HHS’s regulation conveniently ignores the underlying principle of Catholic charitable actions: we help people because we are Catholic, not because our clients are. There is no need to show your baptismal certificate in the hospital emergency room, the parish food pantry, the diocesan drug rehab program or any place else the church offers help.
With its new regulation, HHS seeks to force church institutions to buy contraceptives, including drugs that can disrupt an existing pregnancy through insurance they offer their own employees. This is part of HHS’s anticipated list of preventive services for women, which private insurance programs must provide under the new health reform law.
The exemption is limited, to say the least. The pastor in the Catholic parish does not have to buy the Pill for his employees, but the religious order that runs a Catholic hospital has to foot the bill for surgical sterilizations. Moreover, diocesan Catholic Charities agencies have to use money that would be better spent on feeding the poor to underwrite services that violate church teachings.
Whatever you think of artificial birth control, HHS’s command that everyone, including churches, must pay for it exalts ideology over conscience and common sense.
Perhaps HHS is unduly influenced by lobbyists. No surprise there. Certainly, a major lobbyist is Planned Parenthood, the nation’s chief proponent of contraceptive services.

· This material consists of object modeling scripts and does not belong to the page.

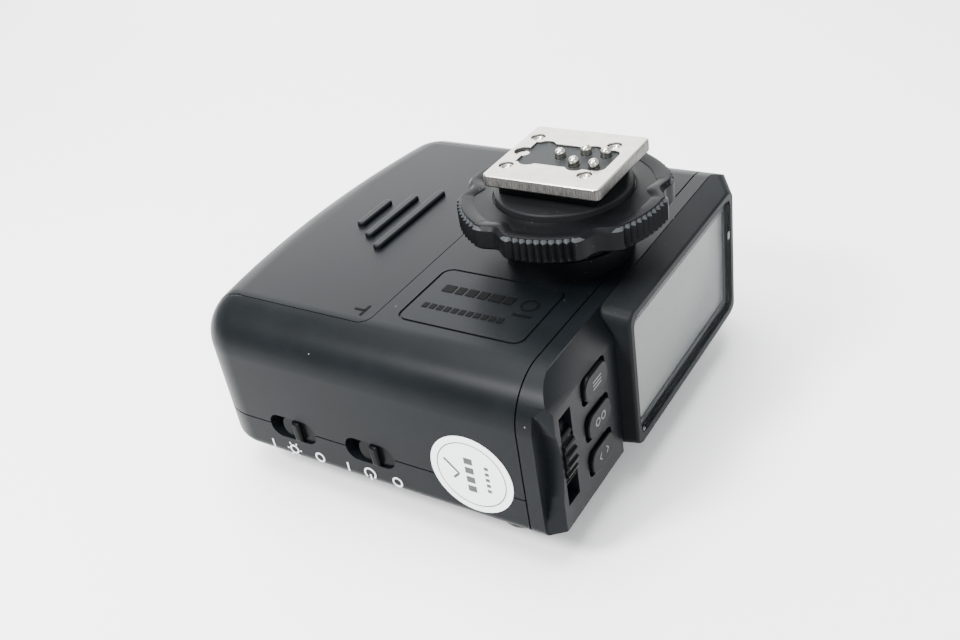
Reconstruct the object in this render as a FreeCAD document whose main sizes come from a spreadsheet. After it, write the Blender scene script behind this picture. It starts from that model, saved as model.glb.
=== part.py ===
import FreeCAD, Part
import math
import os
import re

import Sketcher
from FreeCAD import Rotation, Vector

# Wireless flash trigger, lying on its top with the camera foot upwards.  Millimetres.
# +Z leaves through the foot, -Y is the side with the display and the keys, +Y is the front with
# the battery door, -X is the side with the two slide switches.  The origin is in the middle of
# the outline, on the plane that the shoe plateau rests on.

SIZES = {
    # Case: outline, levels and walls
    "body_half": 37.0, "front_depth": 37.0, "front_bow": 167.0, "corner_bend": 9.0,
    "face_level": 34.0, "parting_level": 13.6, "cover_low": 6.6, "wall": 2.0,
    "top_round": 8.0, "low_round": 2.0, "rear_seam": -29.3, "seam_gap": 0.12,
    "lip_inset": 1.1, "rebate_inset": 1.0, "lip_rise": 0.8, "lip_play": 0.1, "past": 1.0,
    # Shoe plateau and the shoe in it
    "plateau_half": 26.0, "plateau_rear": -28.0, "plateau_front": 28.0, "plateau_taper": 3.0,
    "plateau_rear_taper": 5.0, "recess_half": 10.75, "recess_depth": 5.0, "recess_front": -1.9,
    "rail_half": 10.6, "rail_front": -2.1, "rail_rear": -21.4, "rail_wall": 1.2,
    "rail_lip_low": 1.0, "rail_lip": 1.0, "rail_plate": 4.2, "lip_gap_half": 6.25,
    "shoe_block_half": 3.6, "shoe_block_rear": -15.6, "shoe_block_front": -6.4, "shoe_block_top": 7.4,
    "shoe_centre": -11.0, "rivet_bend": 0.8, "rivet_low": 3.9, "shoe_screw_x": 4.6, "shoe_screw_y": 6.1,
    "hollow_half": 21.0, "hollow_rear": 2.0, "hollow_front": 23.0,
    # Case screws
    "screw_x": 33.0, "screw_front": 26.0, "screw_rear": -10.5, "boss_bend": 2.4, "boss_top": 30.0,
    "screw_bend": 1.0, "screw_play": 0.1, "head_bend": 1.9, "head_top": 8.0, "head_low": 6.9,
    "screw_end": 22.0,
    # Foot
    "foot_y": -19.75, "plate_top": 50.5, "plate_thick": 2.0, "plate_half": 9.3, "plate_rear": -11.0,
    "plate_front": 9.0, "plate_corner": 1.0, "plate_bevel": 0.35, "foot_screw_x": 5.2,
    "foot_screw_y": 6.75, "foot_screw_bend": 0.7, "foot_head_bend": 1.2, "shoe_head_bend": 1.45,
    "foot_screw_end": 44.6,
    "neck_half": 6.2, "neck_reach": 8.4, "stem_bend": 10.5, "stem_top": 44.0, "root_bend": 8.2,
    "flange_half": 13.5, "flange_front": 13.5, "flange_low": 30.4, "root_bore": 5.0, "stem_step": 36.0,
    "root_play": 0.1, "well_half": 3.4, "well_rear": -8.15, "well_front": 1.4, "board_half": 3.2,
    "thread_pitch": 2.4, "thread_deep": 0.55,
    "insulator_low": 46.5, "insulator_sunk": 0.3, "insulator_half": 3.6, "insulator_corner": 1.3,
    "insulator_rear": -8.9, "insulator_front": 6.1,
    "lobe_x": 2.7, "lobe_bend": 1.7, "lobe_rear": -4.1, "lobe_front": 4.1, "ear_bend": 1.45,
    "block_half": 3.9, "block_rear": -7.9, "block_front": 5.2,
    # Contacts and lock pin of the foot
    "pin_bend": 0.85, "pin_play": 0.05, "pin_proud": 1.2, "pin_travel": 1.0, "pin_shoulder": 1.15,
    "pin_shoulder_low": 45.2, "pin_row_near": -3.4, "pin_row_far": -6.8, "pin_column": 2.1,
    "lock_y": 6.65, "lock_bend": 1.0, "lock_sunk": 0.45, "post_bend": 0.7,
    # Clamp washer and lock ring
    "washer_bend": 11.1, "washer_top": 45.9, "washer_thick": 1.2, "neck_play": 0.1,
    "ring_bend": 17.2, "ring_top": 45.05, "ring_low": 40.9, "ring_play": 0.07, "ring_scallop": 15.7,
    "tooth_deep": 0.7, "ring_chamfer": 0.55, "lobe_turn": 15.0, "lobe_span": 35.0, "washer_gap": 0.05,
    # Rear bezel and key panel
    "step_line": -31.9, "panel_face": -34.5, "panel_wall": 2.0, "bezel_wall": 2.6, "tongue_reach": 1.1,
    "panel_left": -34.9,
    "panel_right": -15.5, "panel_low": 7.6, "panel_high": 29.5, "scoop_bend": 25.0,
    "scoop_x": -59.1, "dial_level": 19.7,
    # Keys
    "key_left": -26.6, "key_right": -19.3, "key_tall": 4.4, "key_top_level": 27.0,
    "key_middle_level": 20.2, "key_low_level": 13.5, "key_proud": 0.6,
    "key_gap": 0.3, "key_corner": 1.9, "key_hole_corner": 1.2, "key_edge": 0.25, "key_flange": 0.8,
    # Select dial and the test button
    "dial_y": -25.3, "dial_bend": 10.0, "dial_left": -33.45, "dial_right": -30.45, "slot_play": 0.2,
    "slot_low": 11.6, "slot_high": 27.8, "dial_axle": 1.5, "dial_teeth": 36, "dial_groove": 0.45,
    "test_x": -30.75, "test_y": -24.5, "test_bend": 4.0, "test_low": 3.0, "test_round": 2.6,
    "test_play": 0.2, "test_flange": 4.7, "test_travel": 0.4,
    # Display
    "frame_left": -14.9, "frame_right": 27.6, "frame_low": 8.4, "frame_high": 33.5,
    "frame_foot_right": 36.0, "frame_foot_low": 7.4, "frame_foot_high": 33.9, "display_face": -37.0,
    "window_left": -13.6, "window_right": 26.4, "window_low": 10.0, "window_high": 32.2,
    "window_thick": 1.0, "mask_thick": 0.2, "view_left": -12.6, "view_right": 25.2,
    "view_low": 11.6, "view_high": 30.0, "lcd_margin": 0.6, "lcd_thick": 1.7, "light_thick": 1.4,
    # Slide switches on the side
    "slot_long": 9.7, "slot_tall": 4.5, "slot_corner": 2.1, "power_y": 15.5, "lamp_y": -0.6,
    "switch_level": 13.5,
    "knob_long": 7.2, "knob_tall": 4.3, "knob_sunk": 0.45, "knob_ridge": 0.6, "knob_travel": 2.4,
    "ridge_wide": 1.5, "knob_flange": 0.8,
    # Battery door, tray and cells
    "door_half": 30.2, "door_rear": 0.2, "door_low": 26.0, "door_thick": 1.6, "door_gap": 0.15,
    "door_corner": 2.0, "rib_wide": 1.7, "rib_high": 0.8, "rib_first": 12.3, "rib_pitch": 3.95,
    "rib_long": 21.5, "rib_step": 6.0, "hook_low": 29.2, "hook_high": 30.1,
    "hook_thick": 0.55, "hook_rear": 3.0, "hook_front": 18.0, "tray_half": 28.9, "tray_lip": 0.45,
    "tray_lip_thick": 0.6,
    "tray_rear": 0.9, "tray_front": 32.2, "tray_low": 15.6, "tray_high": 30.9, "tray_wall": 0.6,
    "tray_floor": 1.4, "cell_bend": 7.25, "cell_half": 25.0, "cell_level": 24.5,
    "cell_first": 9.0, "cell_second": 24.2,
    # Label, boards and small parts
    "label_left": -27.4, "label_right": -11.9, "label_rear": -25.8, "label_front": -3.2,
    "label_line": 0.45, "label_corner": 2.0, "label_deep": 0.25, "sticker_y": -20.25,
    "sticker_level": 15.7,
    "sticker_bend": 7.2, "sticker_thick": 0.1, "board_low": 10.6, "board_thick": 1.6,
    "lens_half": 10.0, "lens_low": 15.0, "lens_high": 24.0, "lens_thick": 1.8,
    "jack_y": -3.0, "jack_level": 20.0, "jack_bore": 1.3, "jack_collar": 3.0, "jack_proud": 0.6,
    "usb_y": 9.0, "usb_level": 19.5, "usb_half_wide": 3.9, "usb_half_tall": 1.5,
}

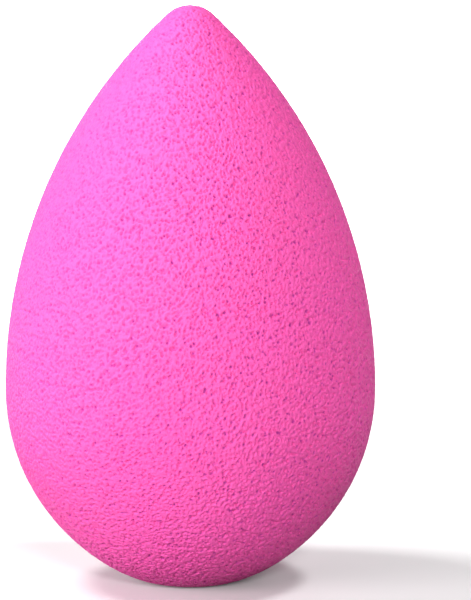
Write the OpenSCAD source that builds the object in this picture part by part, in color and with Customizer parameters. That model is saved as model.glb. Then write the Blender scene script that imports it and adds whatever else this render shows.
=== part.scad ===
// Teardrop makeup sponge: one piece of soft foam with a rounded tip and a full belly, pressed flat where
// it stands. Its outline is two arcs above the belly, and below it one curve that rolls into the seat.

/* [Body] */
// Height from the seat to the tip
sponge_height = 60; // [52:1:80]
// Diameter at the widest place
sponge_diameter = 38.2; // [34:0.2:46]
// Height of the widest place above the seat
widest_height = 20.4; // [16:0.2:26]
// Radius of the rounded tip
tip_radius = 3.4; // [2:0.1:6]

/* [Bottom] */
// Diameter of the flat that it stands on
seat_diameter = 6; // [4:0.5:14]
// How far the side keeps upright below the widest place, as a share of the way down
side_share = 0.64; // [0.5:0.01:0.75]
// How far the bottom keeps level beyond the seat, as a share of the way out
bottom_share = 0.31; // [0.2:0.01:0.6]

/* [Hidden] */

// Sides that the turned body has when it is drawn
$fn = 180;
// Most degrees that one straight stretch of an arc turns through
arc_step = 2;
// Straight stretches in the curve below the belly
curve_steps = 32;

belly = sponge_diameter / 2;
seat_radius = seat_diameter / 2;

// The flank's arc stands upright at the belly, and the tip's circle touches it from inside
rise = sponge_height - widest_height;
flank_radius = (belly ^ 2 + rise ^ 2 - 2 * rise * tip_radius) / (2 * (belly - tip_radius));
flank_centre = belly - flank_radius;
tip_centre = sponge_height - tip_radius;
tip_angle = atan2(tip_centre - widest_height, -flank_centre);

// The curve below the belly leaves it straight down, and comes to the rim of the seat level with the seat
under_curve = [
    [belly, widest_height],
    [belly, widest_height * (1 - side_share)],
    [seat_radius + (belly - seat_radius) * bottom_share, 0],
    [seat_radius, 0]
];

// Points along an arc about [out, up], all but the last, where the next stretch of the outline starts
function arc(radius, out, up, from, to) =
    let (steps = ceil(abs(to - from) / arc_step))
    [for (i = [0 : steps - 1])
        let (a = from + (to - from) * i / steps)
        [out + radius * cos(a), up + radius * sin(a)]];

// Points along the cubic curve from p[0] to p[3], which leans towards p[1] and p[2]
function cubic(p) =
    [for (i = [0 : curve_steps])
        let (t = i / curve_steps, s = 1 - t)
        s ^ 3 * p[0] + 3 * s ^ 2 * t * p[1] + 3 * s * t ^ 2 * p[2] + t ^ 3 * p[3]];

// Half of the outline, from the tip down to the seat and in to the axis
module teardrop_outline() {
    polygon(concat(
        arc(tip_radius, 0, tip_centre, 90, tip_angle),
        arc(flank_radius, flank_centre, widest_height, tip_angle, 0),
        cubic(under_curve),
        [[0, 0]]
    ));
}

// The whole sponge: fine open-cell foam, coloured right through
module foam_body() {
    color([0.97, 0.38, 0.76])
        rotate_extrude() teardrop_outline();
}

foam_body();
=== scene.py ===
"""A teardrop makeup sponge of fine pink foam, standing on a pale studio floor.

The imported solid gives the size. The foam body here takes its place: a fine mesh in the same
shape, with the grain, the cells and the open pores of the foam in it as real relief.
"""

import logging
import math
from collections.abc import Iterator, Mapping
from dataclasses import dataclass, field
from enum import Enum
from typing import Any

import bmesh
import bpy
import numpy as np
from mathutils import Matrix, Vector, kdtree, noise


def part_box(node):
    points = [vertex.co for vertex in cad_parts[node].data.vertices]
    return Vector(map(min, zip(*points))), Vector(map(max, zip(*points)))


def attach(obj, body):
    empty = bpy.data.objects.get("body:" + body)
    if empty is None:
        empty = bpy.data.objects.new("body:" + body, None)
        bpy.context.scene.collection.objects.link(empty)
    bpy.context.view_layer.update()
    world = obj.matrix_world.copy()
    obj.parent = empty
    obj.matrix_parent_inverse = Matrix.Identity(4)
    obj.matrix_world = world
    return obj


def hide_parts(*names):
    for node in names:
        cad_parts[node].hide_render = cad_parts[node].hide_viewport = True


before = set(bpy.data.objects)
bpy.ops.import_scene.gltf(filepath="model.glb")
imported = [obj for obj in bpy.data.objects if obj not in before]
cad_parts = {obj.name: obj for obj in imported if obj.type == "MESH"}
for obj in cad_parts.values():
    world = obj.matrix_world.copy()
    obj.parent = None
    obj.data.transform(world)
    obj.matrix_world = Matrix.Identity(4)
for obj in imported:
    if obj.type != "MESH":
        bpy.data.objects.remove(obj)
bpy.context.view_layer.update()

LOG = logging.getLogger("sponge")
MM = 0.001

# These keep a length on the unit ball, and a squared length in metres, from being divided by as 0
TINY = 1e-9
TINY_SQUARE = 1e-12
# A point of the unit ball that is nearer to the axis than this is a pole
POLE_REACH = 1e-6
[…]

Contraceptive services make a lot of money for Planned Parenthood clinics, which (again no surprise) provide the ”services” HHS has mandated.
HHS and Planned Parenthood are narrow in focus. Respect for religious rights is not likely a key concern for them. However, it ought to be a key concern for President Obama, who last year promised to respect religious rights as he garnered support from the church community to pass the health care reform act.
To assuage concerns, President Obama went so far as to issue an executive order promising that the health care reform act would not fund abortion or force people and institutions to violate their consciences. HHS is on its way to violating that promise. For the sake of basic integrity–the president keeping his word and for the protection of the right to religious freedom–the president needs to speak up now.